- _WHAT IS BEING ASKED_: Repeat the listing below in full, exactly as it stands.
========
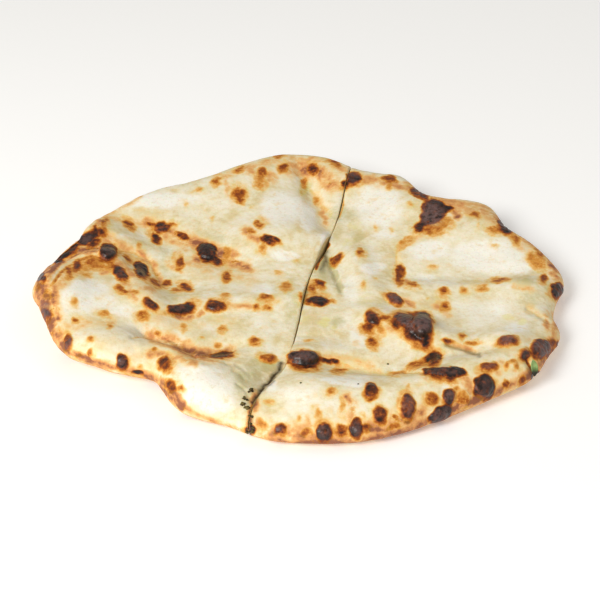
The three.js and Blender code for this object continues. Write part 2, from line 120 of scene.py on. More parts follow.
SPOTS_BACK_RIGHT = [
    (353, 178, 16, 13, -10, .86), (345, 184.5, 8, 7, 0, .86), (337, 165, 16, 6, 10, .46),
    (332, 161.5, 18, 4, 5, .56), (389, 178.5, 18, 7, 10, .7), (390, 186, 9, 7, 0, .44),
    (419, 193.5, 22, 8, 30, .84), (411, 203, 13, 8, 0, .28), (428, 207, 14, 18, 20, .76),
    (443, 207, 18, 9, 12, .84), (437, 213, 14, 12, 0, .8), (428, 218, 16, 14, -30, .66),
    (419, 227, 14, 11, -30, .5), (446, 222, 22, 13, 0, .36), (430, 229, 20, 8, -10, .42),
    (435, 233, 32, 9, -5, .26), (405, 242, 24, 9, -30, .42), (476, 214, 13, 7, 15, .54),
    (505, 226, 17, 11, 38, .95), (494, 230, 20, 9, 10, .44), (515, 238, 15, 11, 45, .44),
    (494, 245, 11, 6, 0, .28), (537, 261, 28, 15, 40, .4), (539.5, 252.5, 18, 6, 42, .5),
    (544, 278, 9, 7, 0, .66), (558, 290, 14, 15, 0, .92), (400, 273, 10, 21, 5, .68),
    (413, 284, 18, 6, 20, .5), (432, 266, 13, 7, 0, .36), (500.5, 279.5, 22, 6, -8, .58),
    (482, 287.5, 15, 9, 0, .45), (465, 290, 11, 8, 0, .4), (444.5, 291, 12, 8, 0, .58),
    (445, 306, 12, 10, -20, .58), (336.5, 258.5, 17, 8, -42, .7), (360.5, 252, 8, 9, 0, .54),
    (375, 227, 7, 9, 0, .26), (391, 229, 7, 6, 0, .24), (363.5, 284.5, 8, 9, 0, .34),
    (376, 278, 8, 4, 0, .26), (319.5, 283.5, 14, 8, 32, .68), (312, 288, 8, 8, 0, .6),
    (317.5, 300.5, 22, 10, 0, .9), (332, 301, 10, 5, 0, .44), (478, 225, 7, 12, 0, .25),
]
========
- _THE COMPLETED TASK_:
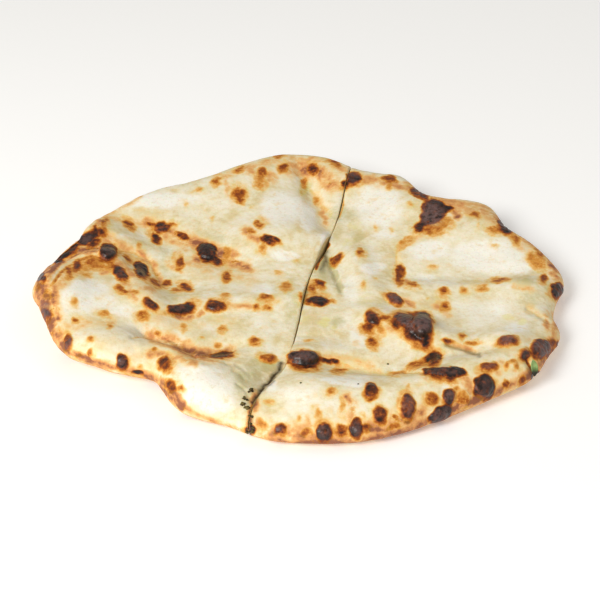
The three.js and Blender code for this object continues. Write part 2, from line 120 of scene.py on. More parts follow.
SPOTS_BACK_RIGHT = [
    (353, 178, 16, 13, -10, .86), (345, 184.5, 8, 7, 0, .86), (337, 165, 16, 6, 10, .46),
    (332, 161.5, 18, 4, 5, .56), (389, 178.5, 18, 7, 10, .7), (390, 186, 9, 7, 0, .44),
    (419, 193.5, 22, 8, 30, .84), (411, 203, 13, 8, 0, .28), (428, 207, 14, 18, 20, .76),
    (443, 207, 18, 9, 12, .84), (437, 213, 14, 12, 0, .8), (428, 218, 16, 14, -30, .66),
    (419, 227, 14, 11, -30, .5), (446, 222, 22, 13, 0, .36), (430, 229, 20, 8, -10, .42),
    (435, 233, 32, 9, -5, .26), (405, 242, 24, 9, -30, .42), (476, 214, 13, 7, 15, .54),
    (505, 226, 17, 11, 38, .95), (494, 230, 20, 9, 10, .44), (515, 238, 15, 11, 45, .44),
    (494, 245, 11, 6, 0, .28), (537, 261, 28, 15, 40, .4), (539.5, 252.5, 18, 6, 42, .5),
    (544, 278, 9, 7, 0, .66), (558, 290, 14, 15, 0, .92), (400, 273, 10, 21, 5, .68),
    (413, 284, 18, 6, 20, .5), (432, 266, 13, 7, 0, .36), (500.5, 279.5, 22, 6, -8, .58),
    (482, 287.5, 15, 9, 0, .45), (465, 290, 11, 8, 0, .4), (444.5, 291, 12, 8, 0, .58),
    (445, 306, 12, 10, -20, .58), (336.5, 258.5, 17, 8, -42, .7), (360.5, 252, 8, 9, 0, .54),
    (375, 227, 7, 9, 0, .26), (391, 229, 7, 6, 0, .24), (363.5, 284.5, 8, 9, 0, .34),
    (376, 278, 8, 4, 0, .26), (319.5, 283.5, 14, 8, 32, .68), (312, 288, 8, 8, 0, .6),
    (317.5, 300.5, 22, 10, 0, .9), (332, 301, 10, 5, 0, .44), (478, 225, 7, 12, 0, .25),
]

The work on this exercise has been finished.